**Instructions to follow**
Please write out the material below exactly as given.

---

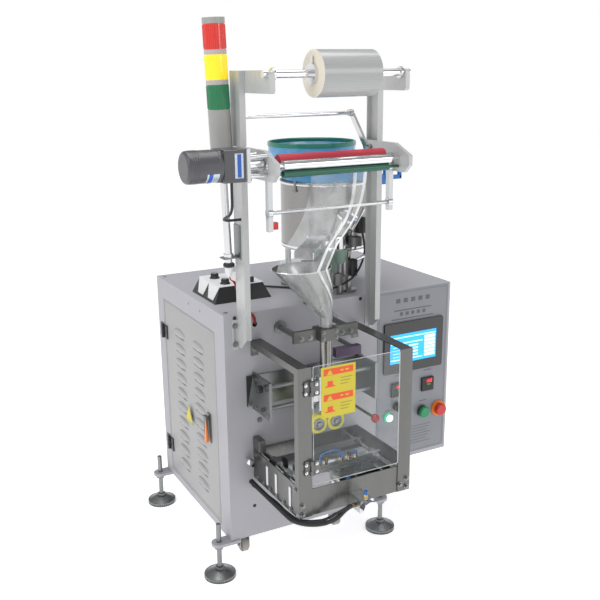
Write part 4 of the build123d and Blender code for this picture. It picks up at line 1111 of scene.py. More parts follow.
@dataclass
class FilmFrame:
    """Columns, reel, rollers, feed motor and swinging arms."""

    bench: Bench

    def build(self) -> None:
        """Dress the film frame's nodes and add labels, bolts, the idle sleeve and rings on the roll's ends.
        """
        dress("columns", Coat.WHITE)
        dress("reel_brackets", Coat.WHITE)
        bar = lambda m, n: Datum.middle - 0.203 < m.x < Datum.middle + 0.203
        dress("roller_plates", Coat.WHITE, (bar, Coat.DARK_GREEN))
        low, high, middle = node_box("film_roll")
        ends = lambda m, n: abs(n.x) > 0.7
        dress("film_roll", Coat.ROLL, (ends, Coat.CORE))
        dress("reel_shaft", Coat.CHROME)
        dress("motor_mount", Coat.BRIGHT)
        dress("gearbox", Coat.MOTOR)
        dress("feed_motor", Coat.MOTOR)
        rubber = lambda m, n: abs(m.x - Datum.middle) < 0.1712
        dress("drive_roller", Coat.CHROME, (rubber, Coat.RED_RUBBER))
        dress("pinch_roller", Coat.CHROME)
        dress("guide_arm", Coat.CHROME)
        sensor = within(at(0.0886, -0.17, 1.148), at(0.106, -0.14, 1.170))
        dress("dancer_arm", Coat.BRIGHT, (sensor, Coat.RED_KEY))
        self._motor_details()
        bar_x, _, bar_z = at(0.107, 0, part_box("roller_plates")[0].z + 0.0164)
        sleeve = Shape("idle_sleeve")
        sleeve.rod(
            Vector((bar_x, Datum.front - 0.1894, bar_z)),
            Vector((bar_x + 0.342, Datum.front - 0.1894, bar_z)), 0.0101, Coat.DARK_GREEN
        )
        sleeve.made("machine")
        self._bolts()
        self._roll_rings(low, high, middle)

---

**Output for this exercise**
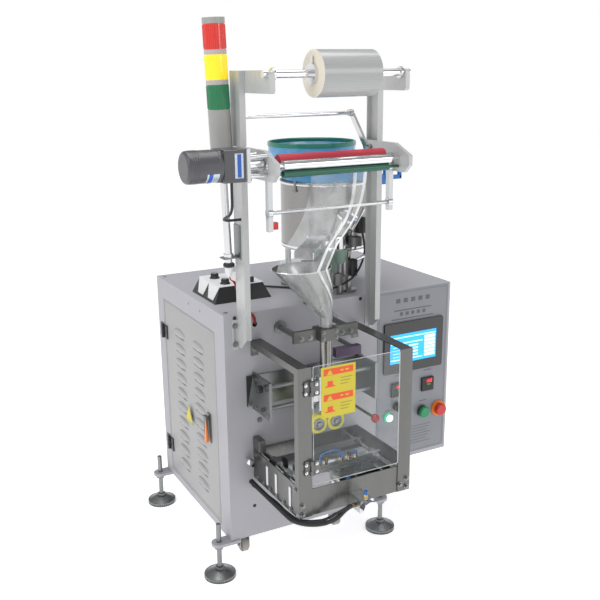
Write part 4 of the build123d and Blender code for this picture. It picks up at line 1111 of scene.py. More parts follow.
@dataclass
class FilmFrame:
    """Columns, reel, rollers, feed motor and swinging arms."""

    bench: Bench

    def build(self) -> None:
        """Dress the film frame's nodes and add labels, bolts, the idle sleeve and rings on the roll's ends.
        """
        dress("columns", Coat.WHITE)
        dress("reel_brackets", Coat.WHITE)
        bar = lambda m, n: Datum.middle - 0.203 < m.x < Datum.middle + 0.203
        dress("roller_plates", Coat.WHITE, (bar, Coat.DARK_GREEN))
        low, high, middle = node_box("film_roll")
        ends = lambda m, n: abs(n.x) > 0.7
        dress("film_roll", Coat.ROLL, (ends, Coat.CORE))
        dress("reel_shaft", Coat.CHROME)
        dress("motor_mount", Coat.BRIGHT)
        dress("gearbox", Coat.MOTOR)
        dress("feed_motor", Coat.MOTOR)
        rubber = lambda m, n: abs(m.x - Datum.middle) < 0.1712
        dress("drive_roller", Coat.CHROME, (rubber, Coat.RED_RUBBER))
        dress("pinch_roller", Coat.CHROME)
        dress("guide_arm", Coat.CHROME)
        sensor = within(at(0.0886, -0.17, 1.148), at(0.106, -0.14, 1.170))
        dress("dancer_arm", Coat.BRIGHT, (sensor, Coat.RED_KEY))
        self._motor_details()
        bar_x, _, bar_z = at(0.107, 0, part_box("roller_plates")[0].z + 0.0164)
        sleeve = Shape("idle_sleeve")
        sleeve.rod(
            Vector((bar_x, Datum.front - 0.1894, bar_z)),
            Vector((bar_x + 0.342, Datum.front - 0.1894, bar_z)), 0.0101, Coat.DARK_GREEN
        )
        sleeve.made("machine")
        self._bolts()
        self._roll_rings(low, high, middle)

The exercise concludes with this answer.